> _Set exercise_
Select and copy out every line in the records containing "node".

◆ ◆ ◆ ◆

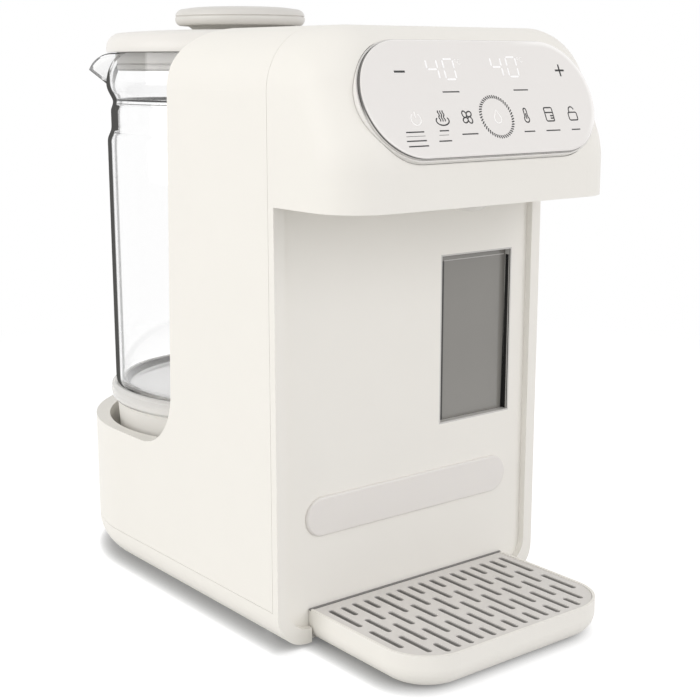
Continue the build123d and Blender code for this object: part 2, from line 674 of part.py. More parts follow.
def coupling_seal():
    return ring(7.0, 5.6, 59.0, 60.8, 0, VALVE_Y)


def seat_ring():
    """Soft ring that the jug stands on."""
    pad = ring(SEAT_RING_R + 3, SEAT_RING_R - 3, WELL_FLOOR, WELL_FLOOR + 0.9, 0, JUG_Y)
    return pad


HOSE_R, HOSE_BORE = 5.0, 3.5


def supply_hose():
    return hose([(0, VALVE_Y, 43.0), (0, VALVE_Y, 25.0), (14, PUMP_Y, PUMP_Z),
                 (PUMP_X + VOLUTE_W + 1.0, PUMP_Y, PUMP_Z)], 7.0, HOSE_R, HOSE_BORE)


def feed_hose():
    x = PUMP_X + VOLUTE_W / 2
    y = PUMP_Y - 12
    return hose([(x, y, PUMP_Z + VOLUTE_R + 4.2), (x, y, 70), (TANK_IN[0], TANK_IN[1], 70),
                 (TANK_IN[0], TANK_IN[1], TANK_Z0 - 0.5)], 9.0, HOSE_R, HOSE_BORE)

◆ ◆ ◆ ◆

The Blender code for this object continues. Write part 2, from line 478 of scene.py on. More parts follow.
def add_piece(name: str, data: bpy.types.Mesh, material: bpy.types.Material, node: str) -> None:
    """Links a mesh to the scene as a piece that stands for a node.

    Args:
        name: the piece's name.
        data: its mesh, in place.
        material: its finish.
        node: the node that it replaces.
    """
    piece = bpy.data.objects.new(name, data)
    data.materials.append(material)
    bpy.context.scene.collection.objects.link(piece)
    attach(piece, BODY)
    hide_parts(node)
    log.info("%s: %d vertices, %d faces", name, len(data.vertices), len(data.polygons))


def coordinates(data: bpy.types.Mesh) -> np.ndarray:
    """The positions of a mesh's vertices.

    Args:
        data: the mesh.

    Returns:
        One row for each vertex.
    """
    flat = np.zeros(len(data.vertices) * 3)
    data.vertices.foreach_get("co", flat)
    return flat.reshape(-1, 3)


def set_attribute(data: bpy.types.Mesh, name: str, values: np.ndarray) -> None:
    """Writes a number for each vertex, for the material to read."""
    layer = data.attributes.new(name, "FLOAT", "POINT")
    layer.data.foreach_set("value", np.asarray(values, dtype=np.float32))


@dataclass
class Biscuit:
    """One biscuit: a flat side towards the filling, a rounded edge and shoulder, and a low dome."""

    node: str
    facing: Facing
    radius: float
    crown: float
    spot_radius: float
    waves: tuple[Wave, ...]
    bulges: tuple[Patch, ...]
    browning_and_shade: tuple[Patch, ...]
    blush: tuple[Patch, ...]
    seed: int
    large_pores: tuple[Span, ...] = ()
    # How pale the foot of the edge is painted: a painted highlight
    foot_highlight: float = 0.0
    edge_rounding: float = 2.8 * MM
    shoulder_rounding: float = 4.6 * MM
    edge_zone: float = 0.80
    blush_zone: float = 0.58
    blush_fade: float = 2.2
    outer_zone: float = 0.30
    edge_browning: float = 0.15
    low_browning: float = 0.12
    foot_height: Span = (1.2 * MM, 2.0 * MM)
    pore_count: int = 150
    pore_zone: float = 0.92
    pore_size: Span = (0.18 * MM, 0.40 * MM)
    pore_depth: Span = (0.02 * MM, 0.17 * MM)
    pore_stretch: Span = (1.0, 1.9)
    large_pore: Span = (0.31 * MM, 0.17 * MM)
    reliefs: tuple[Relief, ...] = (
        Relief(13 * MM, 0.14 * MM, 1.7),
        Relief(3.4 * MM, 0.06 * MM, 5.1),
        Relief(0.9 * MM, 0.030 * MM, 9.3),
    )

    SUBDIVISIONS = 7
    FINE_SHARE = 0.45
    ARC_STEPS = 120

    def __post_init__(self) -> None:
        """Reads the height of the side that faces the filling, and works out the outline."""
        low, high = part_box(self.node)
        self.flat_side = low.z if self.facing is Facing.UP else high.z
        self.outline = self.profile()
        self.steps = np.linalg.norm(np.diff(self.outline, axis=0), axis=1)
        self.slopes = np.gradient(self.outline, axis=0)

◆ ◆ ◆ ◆

> _Exercise response_
def add_piece(name: str, data: bpy.types.Mesh, material: bpy.types.Material, node: str) -> None:
    """Links a mesh to the scene as a piece that stands for a node.
        node: the node that it replaces.
    hide_parts(node)
    node: str
        low, high = part_box(self.node)